Entries with parts and joints:

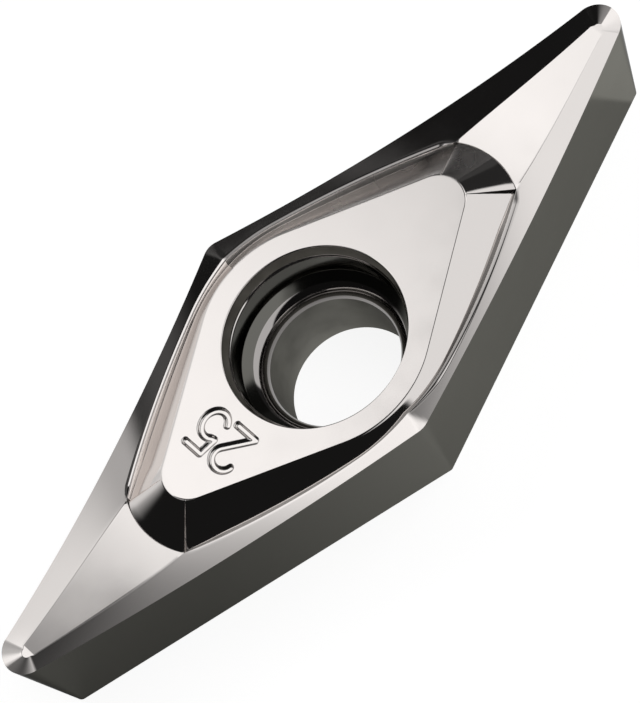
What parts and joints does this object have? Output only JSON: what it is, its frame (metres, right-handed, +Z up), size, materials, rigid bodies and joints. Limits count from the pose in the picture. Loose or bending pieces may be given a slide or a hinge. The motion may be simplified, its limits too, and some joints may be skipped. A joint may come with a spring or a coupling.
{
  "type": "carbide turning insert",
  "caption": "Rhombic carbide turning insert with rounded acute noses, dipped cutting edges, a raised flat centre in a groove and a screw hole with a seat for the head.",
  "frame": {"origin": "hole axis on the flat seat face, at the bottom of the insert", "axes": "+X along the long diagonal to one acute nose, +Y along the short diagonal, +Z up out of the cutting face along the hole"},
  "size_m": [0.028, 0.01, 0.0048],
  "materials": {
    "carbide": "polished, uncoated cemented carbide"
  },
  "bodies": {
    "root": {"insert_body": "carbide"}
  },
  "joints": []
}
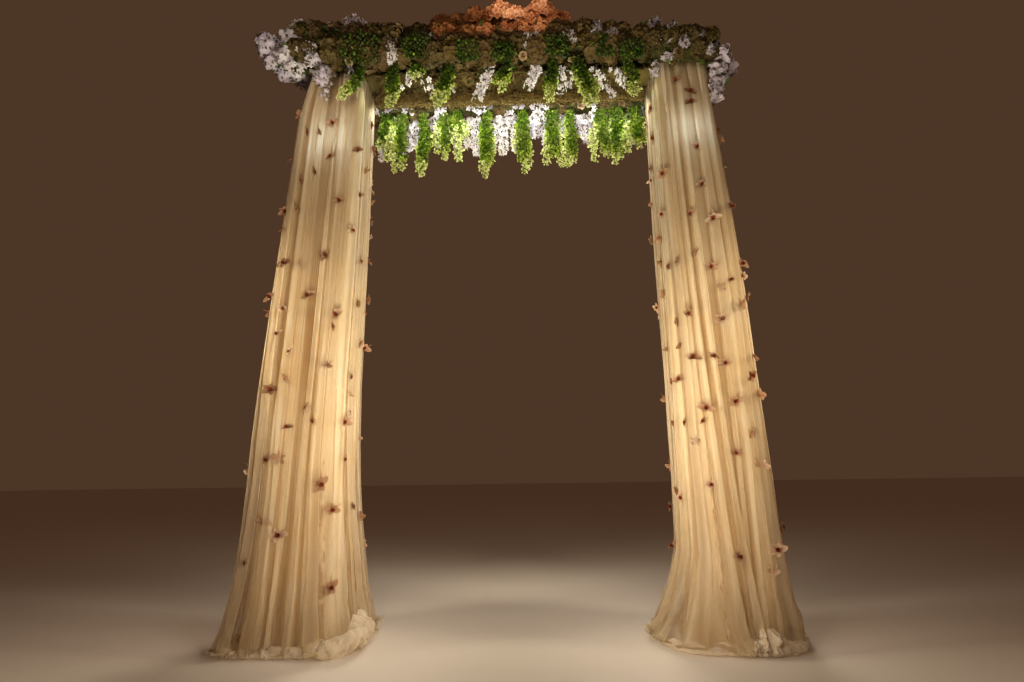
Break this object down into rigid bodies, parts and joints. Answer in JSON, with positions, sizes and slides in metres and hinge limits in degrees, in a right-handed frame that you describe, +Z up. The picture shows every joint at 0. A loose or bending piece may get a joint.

Problem statement: Copy the material above, line for line.

Output for this task:
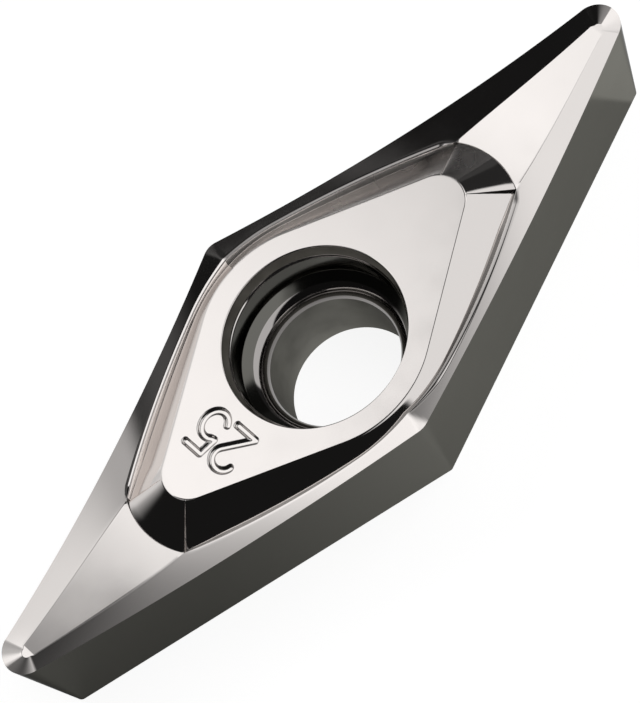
What parts and joints does this object have? Output only JSON: what it is, its frame (metres, right-handed, +Z up), size, materials, rigid bodies and joints. Limits count from the pose in the picture. Loose or bending pieces may be given a slide or a hinge. The motion may be simplified, its limits too, and some joints may be skipped. A joint may come with a spring or a coupling.
{
  "type": "carbide turning insert",
  "caption": "Rhombic carbide turning insert with rounded acute noses, dipped cutting edges, a raised flat centre in a groove and a screw hole with a seat for the head.",
  "frame": {"origin": "hole axis on the flat seat face, at the bottom of the insert", "axes": "+X along the long diagonal to one acute nose, +Y along the short diagonal, +Z up out of the cutting face along the hole"},
  "size_m": [0.028, 0.01, 0.0048],
  "materials": {
    "carbide": "polished, uncoated cemented carbide"
  },
  "bodies": {
    "root": {"insert_body": "carbide"}
  },
  "joints": []
}
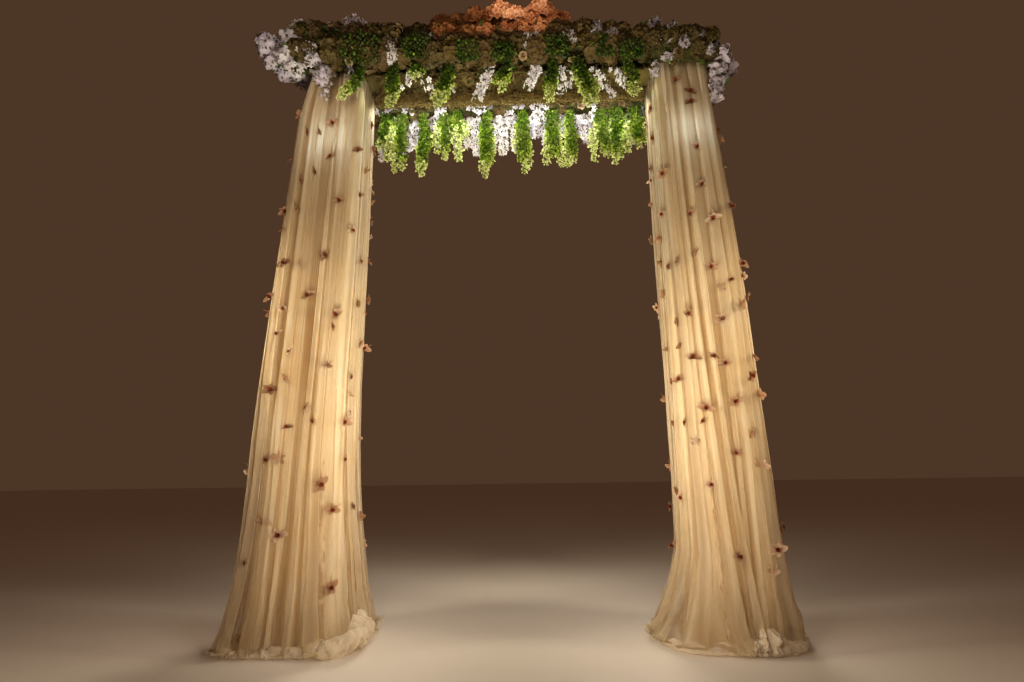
Break this object down into rigid bodies, parts and joints. Answer in JSON, with positions, sizes and slides in metres and hinge limits in degrees, in a right-handed frame that you describe, +Z up. The picture shows every joint at 0. A loose or bending piece may get a joint.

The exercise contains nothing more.